2024年に開催された、東京国際指揮コンクールで第2位および聴衆賞を受賞して脚光を浴びた、ライリー・ホールデン・コート=ウッド。
オーケストラ、そして聴衆の心も鷲掴みにし、今後日本での公演の機会も増えていくことが期待されるライリーに、指揮者を志したきっかけや、日々心がけていることなどについてお話を伺うことができました!
ギルドホール音楽演劇学校をヴァイオリンで卒業。その後、王立ノーザン音楽大学で指揮を学ぶ。
ロイヤル・コンセルヴァトワール・オブ・スコットランドでも研鑽を積んだ。
マーティン・ブラビンズ、クラーク・ランデル、コリン・メッターズに師事。
2021年からオマーンのマスカット王立フィルハーモニー管弦楽団のレジデント・コンダクターを務める。
また、BBCスコティッシュ交響楽団でアシスタントを務めている。
2024年、東京国際指揮コンクール第2位および聴衆賞。
指揮との出会い
指揮者がオーケストラに与える影響ー
ヴァイオリン奏者であったライリーがその大きさに気付いたのは、地元のユースオーケストラに参加した14歳のときでした。
「当時、そのオーケストラを指揮していたのが、後に師事するコリン・メッターズ先生でした。
彼はロイヤル・アカデミー・オブ・ミュージックの指揮科の主任でもあり、とても素晴らしい指揮者で、先生からは非常に刺激を受けました。」
また、本格的に指揮への関心が深まっていったのは、ヴァイオリンを専攻していたギルドホール音楽演劇学校の時だったと、ライリーは振り返ります。
「2年次に全員が指揮を経験する機会があったのですが、そのクラスには私よりも楽器演奏に秀でた人が大勢いました。
それでも、指揮そのものに対して純粋な愛情を持っていたのは、自分だけだったように思います。
ちょうどその頃、コリン・メッターズ先生の指導を受け始め、彼も私をとても励ましてくれました。
今もヴァイオリンは続けていますが、当時から楽器そのものよりも、音楽を演奏する方が好きだったように思います。」
指揮者として、人として大切にしていること
指揮者として世界へ歩み出しているライリー。指揮者として大切にしていることは、2つあると言います。
「最初に偉大な楽曲に向き合うときは、正直なところ圧倒されることもあります。
なぜなら、これまでの偉大な音楽家たちが同じように作品と向き合い、自分なりの解釈を築き上げてきたことを意識せざるを得ないからです。

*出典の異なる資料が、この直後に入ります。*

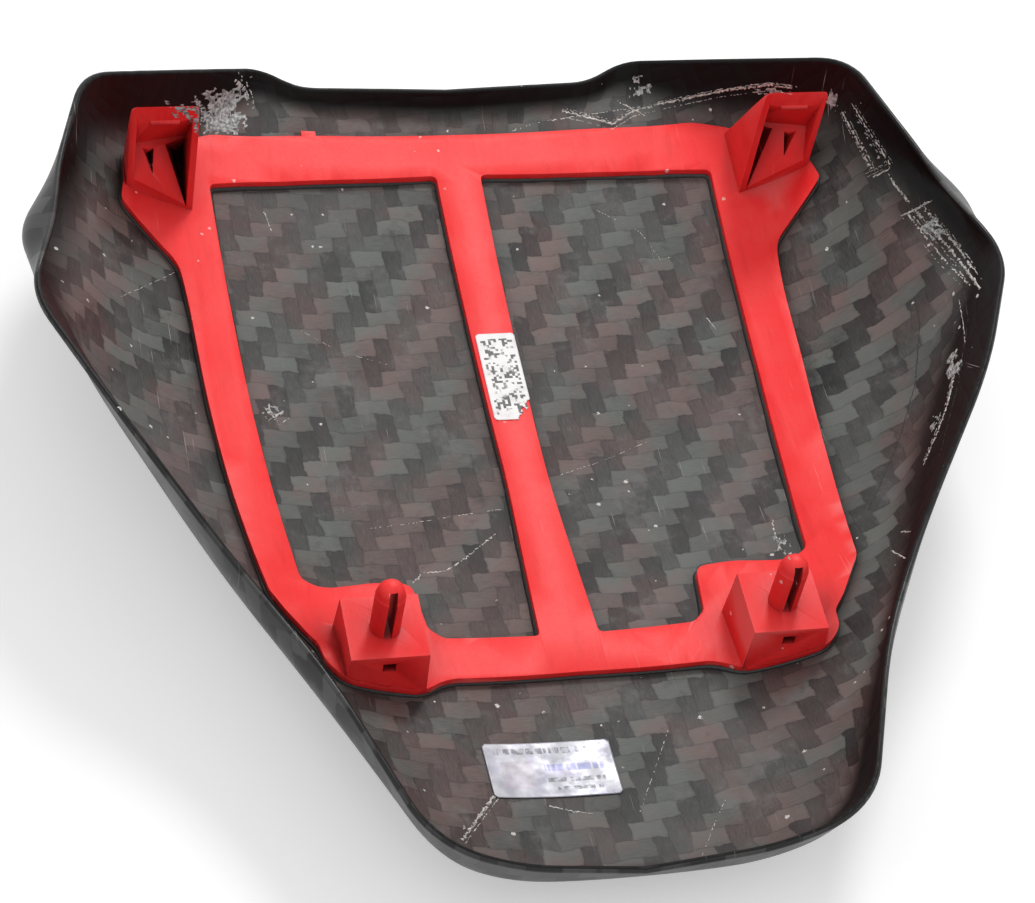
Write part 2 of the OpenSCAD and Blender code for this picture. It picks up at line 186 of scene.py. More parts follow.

でも、そうしたプレッシャーは一旦脇に置き、例えばモーツァルトであれば、ただモーツァルトの音楽に向き合う。
自分がその作品を生き生きと蘇らせる一員であることに幸運を感じ、音楽に心を開くことが大切だと思っています。」
「オーケストラの前に立つことは、ときに怖さを伴いますが、ポジティブな気持ちを忘れなければ、それは最高の経験にもなり得るのです。
私は、仲間と共に音楽を作り上げ、一つの呼吸で一緒に表現していく瞬間が大好きです。それこそが魔法のような体験だと思います。」
2024年に行われた東京国際指揮コンクールでは第2位に輝くだけでなく、聴衆のハートもしっかり掴んで聴衆賞も獲得。
オーケストラと作り上げる魔法のような音楽は、聴衆の心にも響いていたことが証明されます。
あのコンクールのことを、ライリーはこう振り返ります。
「芸術の世界において『競争』というものは本来奇妙なものだと思っています。音楽はスポーツではありませんからね。
でも、コンクールが音楽界の一部であることも理解していますし、結果として決勝まで進むことができたおかげで、素晴らしい機会を得ることができました。
何よりも、自分にとって初めてのコンクールだったため、何を期待すればいいのか全く分からない状態でした。それでも、なんとか緊張を抑えながら臨むことができたと思います。」
また、東京国際指揮コンクールの直後には、スコットランドでBBC スコティッシュ・シンフォニー・オーケストラを指揮する機会を得ました。
「彼らは世界トップレベルのアンサンブルであり、そんな素晴らしいオーケストラと共演できたことは、私にとってかけがえのない経験となりました。
2024年は、自分にとって本当に刺激的な一年になったなと思います。」
そして、ライリーは父のある言葉をもとに、これからの指揮者・そして人としての成長を目指しています。
《人には耳が二つ、目が二つ、口が一つある。それらをその割合で使いなさい。》
「父はよくこの言葉を使っていました。要するに『自分がしてほしいように、他人にも接すること』。そして『人の話をしっかり聞くこと』。
特別なことではなく、基本的なことだとは思いますが、この言葉が私は好きです。